As previously disclosed, on July 15, 2020, the Registrant and certain of its subsidiaries (collectively with the Registrant, the “Debtors”) filed voluntary petitions for reorganization under chapter 11 of the United States Bankruptcy Code in the United States Bankruptcy Court for the Southern District of Texas, Houston Division (the “Bankruptcy Court”). The Debtors obtained joint administration of their chapter 11 cases under the caption In re California Resources Corporation, et al., Case No. 20-33568 (DRJ). The Registrant’s plan of reorganization (the “Plan”) was confirmed by the Bankruptcy Court on October 13, 2020, and the Registrant emerged from the bankruptcy proceedings on October 27, 2020 (the “Effective Date”). On the Effective Date, all equity securities of the Registrant were cancelled pursuant to the Plan. These Post-Effective Amendments are being filed as a result of the Registrant’s reorganization and the cancellation of its equity securities.

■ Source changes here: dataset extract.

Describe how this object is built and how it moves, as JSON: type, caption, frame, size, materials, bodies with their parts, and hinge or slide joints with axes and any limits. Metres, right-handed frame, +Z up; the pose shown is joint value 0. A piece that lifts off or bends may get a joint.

The Registrant, by filing these Post-Effective Amendments, hereby terminates the effectiveness of the Registration Statements and removes from registration any and all securities registered but unsold or otherwise unissued under the Registration Statements as of the date hereof. This filing is made in accordance with an undertaking made by the Registrant in Part II of each Registration Statement to remove from registration by means of a post-effective amendment any securities that had been registered for issuance but remain unsold at the termination of the offering.
SIGNATURES
Pursuant to the requirements of the Securities Act of 1933, as amended, the registrant has duly caused these Post-Effective Amendments on Form S-1 to be signed on its behalf by the undersigned, thereunto duly authorized, in the City of Santa Clarita, State of California, on October 27, 2020.
CALIFORNIA RESOURCES CORPORATION | |||||||||||||||||
By: | /s/ Roy M. Pineci | ||||||||||||||||
Roy M. Pineci | |||||||||||||||||
Senior Vice President |
No other person is required to sign these Post-Effective Amendments to the Registration Statements in reliance on Rule 478 under the Securities Act of 1933, as amended.